> **DIRECTION**
The data below must be copied in full and without any change.

# start of SOURCE EXCERPT

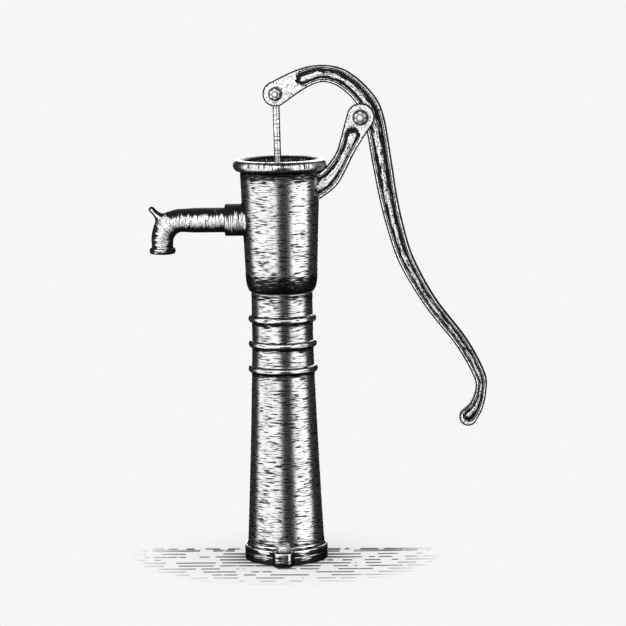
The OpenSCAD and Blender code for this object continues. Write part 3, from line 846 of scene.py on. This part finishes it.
def columnShade(x, y, z):
    # painted shade at the joint, under each bead and at the foot
    if z < footTop - 0.2:
        return footShade(x, y, z)
    rise = z - footTop
    dark = max(0.62 * smoothstep(386, 404, z), 0.55 * smoothstep(24, 4, rise) * smoothstep(-2, 2, rise))
    for k in range(3):
        bead = column["topBead"] - k * column["beadStep"]
        if z < bead - 2:
            dark = max(dark, 0.7 * smoothstep(bead - 15, bead - 5, z))
    return dark


columnPiece = growFrom("column", shellTree("turnedColumn", columnSizes, columnRows, 160, columnSurface),
                       {"Finish": barrelIron})
lugged = flangeShape(column["footR"] + 1)
join(columnPiece, lathe("foot", footProfile(), turns=192, radiusAt=lugged))
finishPiece(columnPiece, barrelIron, "root", "castings", "column", shade=columnShade)

base = {"edge": 1.2, "portR": 20.5, "portDepth": 19, "seatR": 15, "hubR": 27, "hubTop": 26}
baseProfile = rounded([
    (base["seatR"], base["hubTop"], 0.8), (base["hubR"], base["hubTop"], 1.5), (base["hubR"], baseTop, 2),
    (column["flangeR"], baseTop, 0.4), (column["flangeR"], 0, base["edge"]), (base["portR"], 0, 1.5),
    (base["portR"], base["portDepth"], 1), (base["seatR"], base["portDepth"], 0.5)])
basePiece = lathe("basePlate", refined(baseProfile, True, 3.5), turns=192, radiusAt=lugged)
thread = {"Radius": base["portR"], "Pitch": 2.31, "Turns": 6.0, "Depth": 1.0, "Start": 2.0}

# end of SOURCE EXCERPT

> **RESPONSE TO THIS EXERCISE**
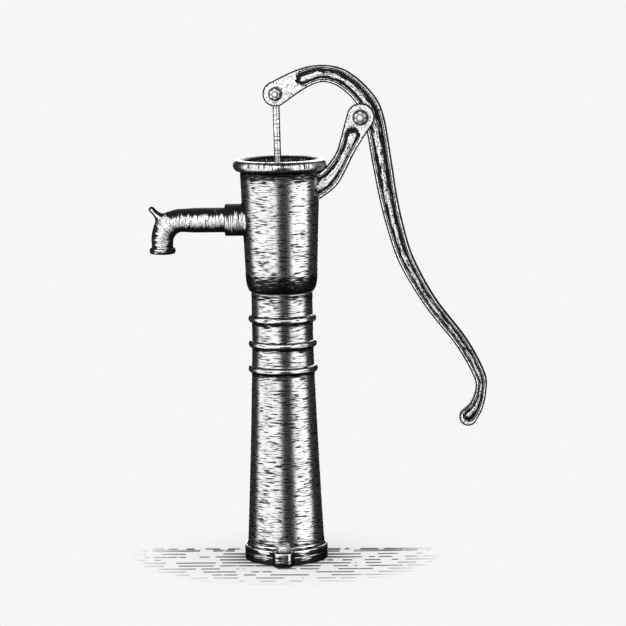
The OpenSCAD and Blender code for this object continues. Write part 3, from line 846 of scene.py on. This part finishes it.
def columnShade(x, y, z):
    # painted shade at the joint, under each bead and at the foot
    if z < footTop - 0.2:
        return footShade(x, y, z)
    rise = z - footTop
    dark = max(0.62 * smoothstep(386, 404, z), 0.55 * smoothstep(24, 4, rise) * smoothstep(-2, 2, rise))
    for k in range(3):
        bead = column["topBead"] - k * column["beadStep"]
        if z < bead - 2:
            dark = max(dark, 0.7 * smoothstep(bead - 15, bead - 5, z))
    return dark


columnPiece = growFrom("column", shellTree("turnedColumn", columnSizes, columnRows, 160, columnSurface),
                       {"Finish": barrelIron})
lugged = flangeShape(column["footR"] + 1)
join(columnPiece, lathe("foot", footProfile(), turns=192, radiusAt=lugged))
finishPiece(columnPiece, barrelIron, "root", "castings", "column", shade=columnShade)

base = {"edge": 1.2, "portR": 20.5, "portDepth": 19, "seatR": 15, "hubR": 27, "hubTop": 26}
baseProfile = rounded([
    (base["seatR"], base["hubTop"], 0.8), (base["hubR"], base["hubTop"], 1.5), (base["hubR"], baseTop, 2),
    (column["flangeR"], baseTop, 0.4), (column["flangeR"], 0, base["edge"]), (base["portR"], 0, 1.5),
    (base["portR"], base["portDepth"], 1), (base["seatR"], base["portDepth"], 0.5)])
basePiece = lathe("basePlate", refined(baseProfile, True, 3.5), turns=192, radiusAt=lugged)
thread = {"Radius": base["portR"], "Pitch": 2.31, "Turns": 6.0, "Depth": 1.0, "Start": 2.0}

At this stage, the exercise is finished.